### The exercise
Quote exactly and only this range of lines in the data below: the line that holds "if empty is" to the line that holds "SENSOR = 36.0", both included.

### Source excerpt
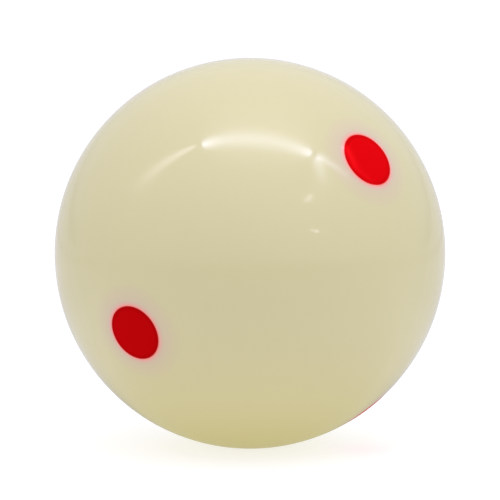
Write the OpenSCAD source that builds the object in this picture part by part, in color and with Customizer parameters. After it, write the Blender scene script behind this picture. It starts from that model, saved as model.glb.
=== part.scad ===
// Cue ball: a cream cast-resin ball with six round red spots.
// Each spot is a plug of red resin set in a drilled socket and ground flush with the ball.
// The six spots sit where three square axes through the centre leave the ball, so the
// direction and speed of spin can be seen whichever way the ball lies.
// The origin is the centre of the ball, +Z is up, and the front is towards -Y.

/* [Ball] */
// Diameter of the ball: 57.15 is the 2 1/4 inch pool size
ball_d = 57.15; // [48:0.05:61.5]

/* [Spots] */
// Diameter of each red spot
spot_d = 8; // [3:0.5:14]
// Depth of the socket's straight wall, from the crown of the ball
socket_depth = 4; // [1:0.5:9]
// Point angle of the drill that leaves the bottom of the socket
drill_point = 118; // [90:1:160]

/* [Lie of the ball] */
// Turn about X, made first
turn_x = 22; // [-180:1:180]
// Turn about Y, made second
turn_y = -31; // [-180:1:180]
// Turn about Z, made last
turn_z = -48; // [-180:1:180]

/* [Finish] */
// Colour of the ball
ball_colour = "#ddd5af"; // [#ddd5af:Cream, #f3f1e6:White, #e9dfc0:Ivory]
// Colour of the spots
spot_colour = "#d40a14"; // [#d40a14:Red, #1c3f9c:Blue, #161616:Black]

/* [Hidden] */
$fn = 128;

ball_r = ball_d / 2;
spot_r = spot_d / 2;
// How far the drill reaches past the surface, so that it cuts the socket's mouth cleanly
overshoot = 1;
// Height of the cone that the drill's point leaves
point_h = spot_r / tan(drill_point / 2);

// Turns that aim +Z along each spot's axis, before the ball is laid down
FRONT_RIGHT = [0, 90, 0];
BACK_LEFT = [0, -90, 0];
FRONT_LEFT = [90, 0, 0];
BACK_RIGHT = [-90, 0, 0];
TOP_LEFT = [0, 0, 0];
BOTTOM_RIGHT = [180, 0, 0];
SPOT_TURNS = [FRONT_RIGHT, FRONT_LEFT, TOP_LEFT, BACK_LEFT, BACK_RIGHT, BOTTOM_RIGHT];

// The whole ball, before it is drilled
module blank() {
    sphere(r = ball_r);
}

// The space that one drilled socket takes, aimed along one spot's axis
module drilling(turn) {
    rotate([turn_x, turn_y, turn_z])
        rotate(turn)
            translate([0, 0, ball_r - socket_depth - point_h]) {
                cylinder(h = point_h, r1 = 0, r2 = spot_r);
                translate([0, 0, point_h])
                    cylinder(h = socket_depth + overshoot, r = spot_r);
            }
}

// One plug: it fills its socket and is crowned to the ball's own radius
module spot(turn) {
    color(spot_colour)
        intersection() {
            blank();
            drilling(turn);
        }
}

module ball_body() {
    color(ball_colour)
        difference() {
            blank();
            for (turn = SPOT_TURNS)
                drilling(turn);
        }
}

module spot_front_right() {
    spot(FRONT_RIGHT);
}

module spot_front_left() {
    spot(FRONT_LEFT);
}

module spot_top_left() {
    spot(TOP_LEFT);
}

module spot_back_left() {
    spot(BACK_LEFT);
}

module spot_back_right() {
    spot(BACK_RIGHT);
}

module spot_bottom_right() {
    spot(BOTTOM_RIGHT);
}

ball_body();
spot_front_right();
spot_front_left();
spot_top_left();
spot_back_left();
spot_back_right();
spot_bottom_right();
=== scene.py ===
"""The looks of a spotted cue ball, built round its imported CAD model.

The ball's body and its six plugs are rebuilt as fine closed meshes with the true radius, so that
the polished surface reflects without facets. Their sizes and places are read from the CAD pieces.
A plain glossy ball shows mostly what it reflects, so the stage is a light tent: a floor that
glows, a world all round, and soft strips of light on the tent's roof.
"""

import math

import bmesh
import bpy
from mathutils import Matrix, Vector


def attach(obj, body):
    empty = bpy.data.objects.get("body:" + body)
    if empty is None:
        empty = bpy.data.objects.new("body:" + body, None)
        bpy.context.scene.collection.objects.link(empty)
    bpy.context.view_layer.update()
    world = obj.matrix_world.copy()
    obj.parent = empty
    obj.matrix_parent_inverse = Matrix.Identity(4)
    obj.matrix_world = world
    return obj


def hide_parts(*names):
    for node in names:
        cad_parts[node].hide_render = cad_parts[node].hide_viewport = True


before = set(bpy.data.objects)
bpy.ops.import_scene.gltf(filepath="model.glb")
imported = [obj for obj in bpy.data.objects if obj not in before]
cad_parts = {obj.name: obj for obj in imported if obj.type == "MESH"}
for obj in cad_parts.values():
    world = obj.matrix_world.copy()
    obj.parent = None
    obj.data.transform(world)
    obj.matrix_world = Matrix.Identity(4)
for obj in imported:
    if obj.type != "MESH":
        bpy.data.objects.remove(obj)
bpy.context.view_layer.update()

MM = 0.001
PLUGS = [
    "spot_front_right",
    "spot_front_left",
    "spot_top_left",
    "spot_back_left",
    "spot_back_right",
    "spot_bottom_right",
]

# Mesh fineness
SEGMENTS = 128  # round each spot's rim, in four equal sides
BODY_RINGS = 26  # from a spot's rim to the line where its patch meets the next
CROWN_RINGS = 10  # from a plug's rim to the middle of its crown
WALL_RINGS = 6  # up a socket's straight wall
POINT_RINGS = 4  # up the cone that the drill's point left
NEARLY = 1e-5  # two points nearer than this share of the ball's radius are one
ON_WALL = 0.999  # a plug's points this share of its radius out are on its straight wall

# Camera
VIEW_RADII = 12  # distance from the ball's centre, in ball radii
VIEW_ELEVATION = math.radians(5)
VIEW_END = 20.0  # the camera sees no further
BALL_SHARE = 0.782  # the ball's width as a share of the frame's
BALL_DROP = 0.0065  # how far the ball's centre lies below the frame's, as a share of the frame
SENSOR = 36.0

# Resin
RESIN_IOR = 1.6
ROUGHNESS = 0.09
RIPPLE_SIZE = 5 * MM
RIPPLE_DETAIL = 2
RIPPLE_HEIGHT = 0.0015 * MM
# How uneven the colour and the roughness are. A row is a blob's size, a detail and a depth
CLOUDS = [(14 * MM, 3, 0.012), (1.2 * MM, 2, 0.008)]
HAZE = [(9 * MM, 3, 0.012), (0.5 * MM, 2, 0.01)]
# The ball's colour by the distance from the nearest spot's rim, in millimetres, out to plain
# cream. Near the rims it holds a painted pink glow, the light that passes through the red plugs
# into the cream
CREAM_AND_GLOW_STOPS = [
    (0.0, (0.84, 0.20, 0.165)),
    (0.15, (0.86, 0.33, 0.265)),
    (0.3, (0.79, 0.41, 0.32)),
    (0.5, (0.675, 0.465, 0.345)),
    (0.9, (0.636, 0.522, 0.350)),
    (3.5, (0.64, 0.585, 0.321)),
]
RED = (0.69, 0.001, 0.003)
RED_DEPTHS = [1.0, 0.69, 0.9, 0.8, 0.95, 0.85]  # one for each plug
RED_STOPS = [(-0.7, 1.0), (-0.25, 0.82), (-0.1, 0.84)]  # shares of it, by the same distance: a painted shade, a slightly darker band just inside the rim
RIM_GLOW_RED = (0.75, 0.05, 0.05)  # a painted glow: the paler, pinker red right at a plug's rim, where light passes over from the cream
GLOSS_RED = (1.0, 0.018, 0.02)  # the tint of the plugs' gloss


# ---------------------------------------------------------------- sizes from the CAD pieces

def cad_points(node):
    return [v.co.copy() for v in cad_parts[node].data.vertices]


def measure_plug(node):
    """A plug's axis, and its radius, shoulder height and tip height along it from the centre."""
    points = cad_points(node)
    tip = min(points, key=lambda p: p.length)
    axis = tip.normalized()
    radii = [(p - axis * p.dot(axis)).length for p in points]
    radius = max(radii)
    shoulder = min(p.dot(axis) for p, r in zip(points, radii) if r > ON_WALL * radius)
    return axis, radius, shoulder, tip.length


ball_r = max(p.length for p in cad_points("ball_body"))
spot_r, shoulder_h, tip_h = measure_plug(PLUGS[0])[1:]
rim_tilt = math.asin(spot_r / ball_r)
rim_h = ball_r * math.cos(rim_tilt)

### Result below
    if empty is None:
        empty = bpy.data.objects.new("body:" + body, None)
        bpy.context.scene.collection.objects.link(empty)
    bpy.context.view_layer.update()
    world = obj.matrix_world.copy()
    obj.parent = empty
    obj.matrix_parent_inverse = Matrix.Identity(4)
    obj.matrix_world = world
    return obj


def hide_parts(*names):
    for node in names:
        cad_parts[node].hide_render = cad_parts[node].hide_viewport = True


before = set(bpy.data.objects)
bpy.ops.import_scene.gltf(filepath="model.glb")
imported = [obj for obj in bpy.data.objects if obj not in before]
cad_parts = {obj.name: obj for obj in imported if obj.type == "MESH"}
for obj in cad_parts.values():
    world = obj.matrix_world.copy()
    obj.parent = None
    obj.data.transform(world)
    obj.matrix_world = Matrix.Identity(4)
for obj in imported:
    if obj.type != "MESH":
        bpy.data.objects.remove(obj)
bpy.context.view_layer.update()

MM = 0.001
PLUGS = [
    "spot_front_right",
    "spot_front_left",
    "spot_top_left",
    "spot_back_left",
    "spot_back_right",
    "spot_bottom_right",
]

# Mesh fineness
SEGMENTS = 128  # round each spot's rim, in four equal sides
BODY_RINGS = 26  # from a spot's rim to the line where its patch meets the next
CROWN_RINGS = 10  # from a plug's rim to the middle of its crown
WALL_RINGS = 6  # up a socket's straight wall
POINT_RINGS = 4  # up the cone that the drill's point left
NEARLY = 1e-5  # two points nearer than this share of the ball's radius are one
ON_WALL = 0.999  # a plug's points this share of its radius out are on its straight wall

# Camera
VIEW_RADII = 12  # distance from the ball's centre, in ball radii
VIEW_ELEVATION = math.radians(5)
VIEW_END = 20.0  # the camera sees no further
BALL_SHARE = 0.782  # the ball's width as a share of the frame's
BALL_DROP = 0.0065  # how far the ball's centre lies below the frame's, as a share of the frame
SENSOR = 36.0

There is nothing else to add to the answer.